**What you are asked to do:** Reproduce the listing that follows with no differences at all.

**Supplied data:**

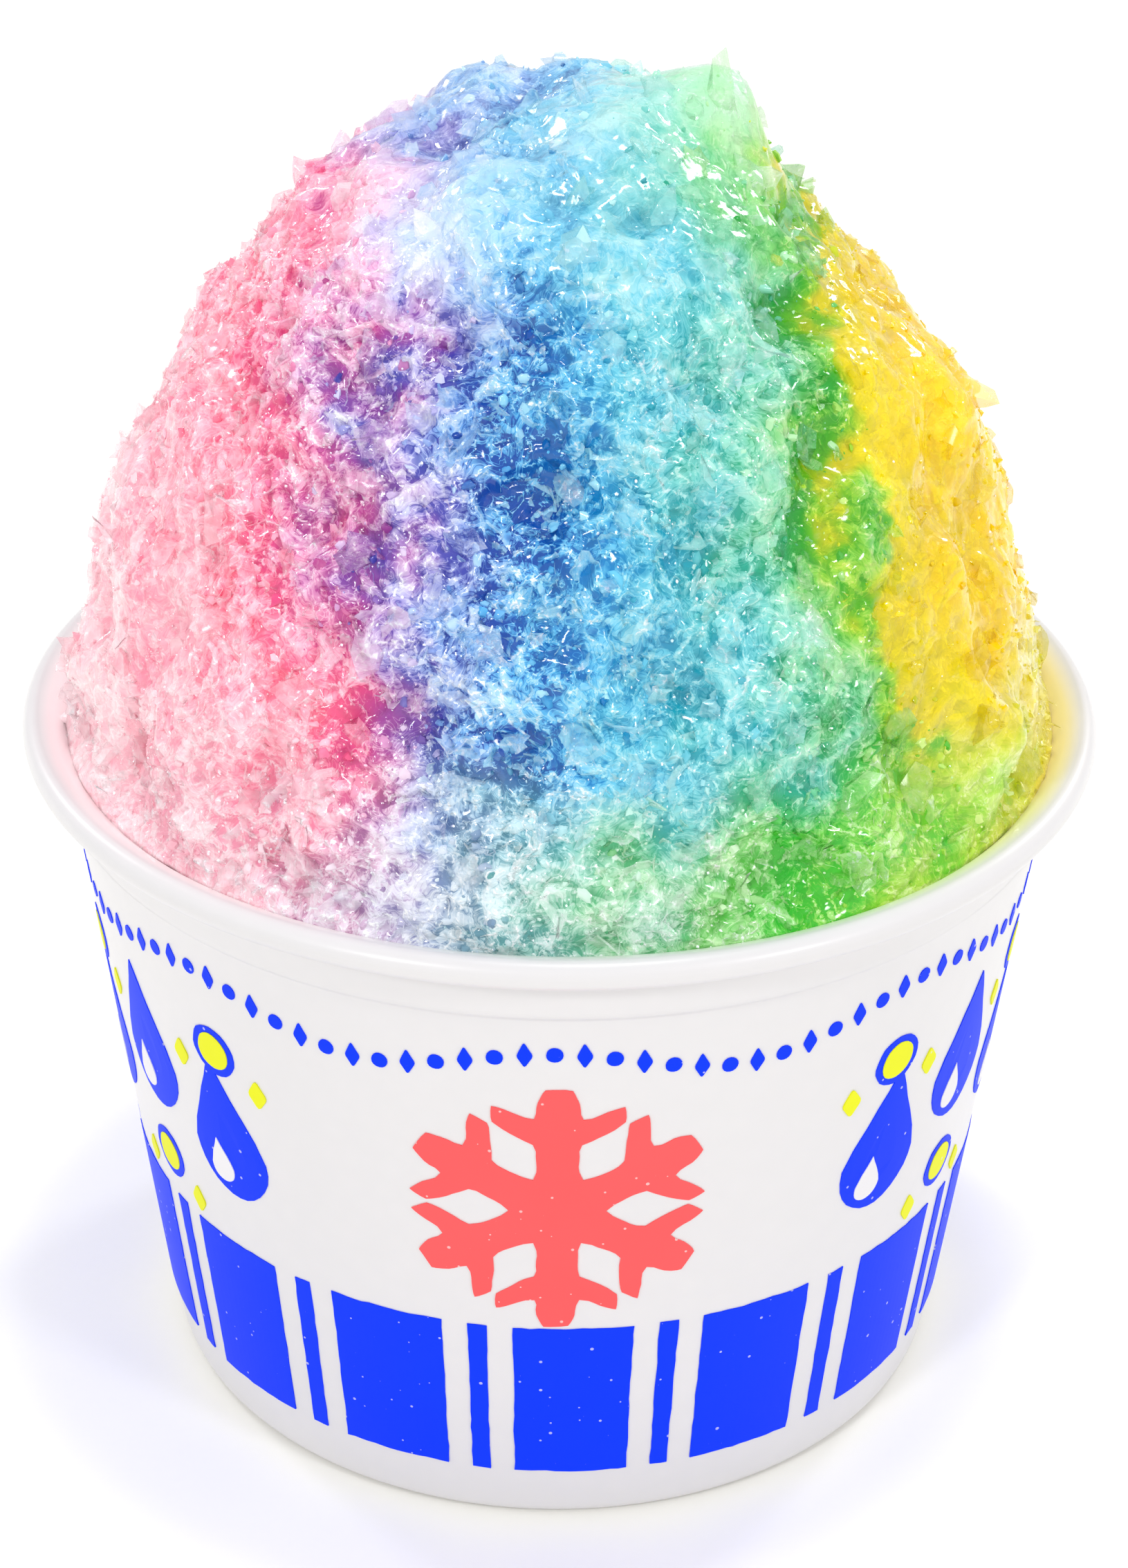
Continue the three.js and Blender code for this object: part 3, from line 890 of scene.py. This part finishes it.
# Each syrup: where its stripe lies from left to right, then its colour on drained, wet and soaked ice.
SYRUPS = [
    (-48, "#FDE2E8", "#FBCAD4", "#F8A0B4"),
    (-40, "#FDD8E1", "#FCB8C6", "#F98AA4"),
    (-31, "#FDCCDA", "#FDA4B9", "#F86788"),
    (-24, "#FDC2D6", "#FC90B0", "#DC4480"),
    (-19, "#F4C8E2", "#E096C4", "#AE3C90"),
    (-14.5, "#D4CEF0", "#A49AD8", "#4C48AC"),
    (-10, "#BAD6F6", "#78A8E6", "#103C9E"),
    (-4, "#A6DAF4", "#58B2EA", "#024AA4"),
    (5, "#A2DEF0", "#5EC0E8", "#0880C0"),
    (16.5, "#AAE4E4", "#70CCD0", "#149CA4"),
    (22, "#B0E8D0", "#80D2B8", "#20A076"),
    (26.5, "#B2E4AE", "#7ED08C", "#1E9C40"),
    (29.5, "#B8E088", "#78CA54", "#229A12"),
    (31.5, "#D2E45C", "#9ED028", "#5CAE06"),
    (33.2, "#EEDE14", "#E4D200", "#C6BC00"),
    (40, "#F3DA10", "#EED000", "#DEC000"),
    (47, "#FADF30", "#F6D204", "#EEB800"),
]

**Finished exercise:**
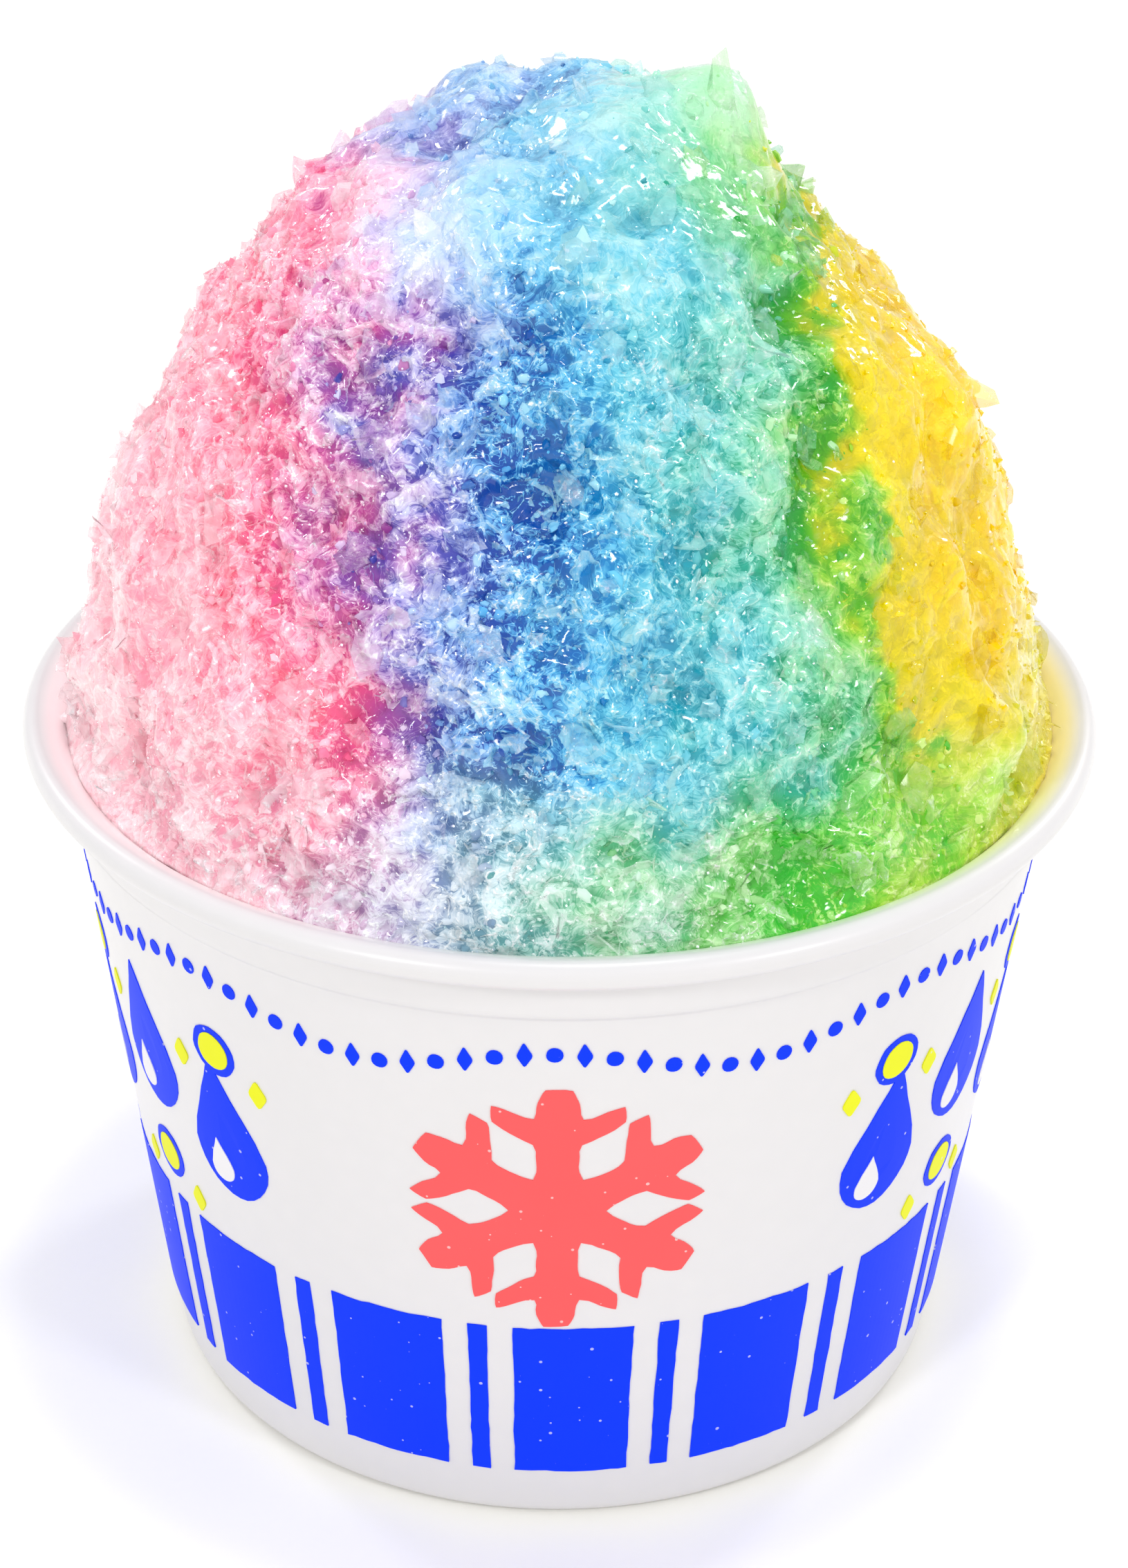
Continue the three.js and Blender code for this object: part 3, from line 890 of scene.py. This part finishes it.
# Each syrup: where its stripe lies from left to right, then its colour on drained, wet and soaked ice.
SYRUPS = [
    (-48, "#FDE2E8", "#FBCAD4", "#F8A0B4"),
    (-40, "#FDD8E1", "#FCB8C6", "#F98AA4"),
    (-31, "#FDCCDA", "#FDA4B9", "#F86788"),
    (-24, "#FDC2D6", "#FC90B0", "#DC4480"),
    (-19, "#F4C8E2", "#E096C4", "#AE3C90"),
    (-14.5, "#D4CEF0", "#A49AD8", "#4C48AC"),
    (-10, "#BAD6F6", "#78A8E6", "#103C9E"),
    (-4, "#A6DAF4", "#58B2EA", "#024AA4"),
    (5, "#A2DEF0", "#5EC0E8", "#0880C0"),
    (16.5, "#AAE4E4", "#70CCD0", "#149CA4"),
    (22, "#B0E8D0", "#80D2B8", "#20A076"),
    (26.5, "#B2E4AE", "#7ED08C", "#1E9C40"),
    (29.5, "#B8E088", "#78CA54", "#229A12"),
    (31.5, "#D2E45C", "#9ED028", "#5CAE06"),
    (33.2, "#EEDE14", "#E4D200", "#C6BC00"),
    (40, "#F3DA10", "#EED000", "#DEC000"),
    (47, "#FADF30", "#F6D204", "#EEB800"),
]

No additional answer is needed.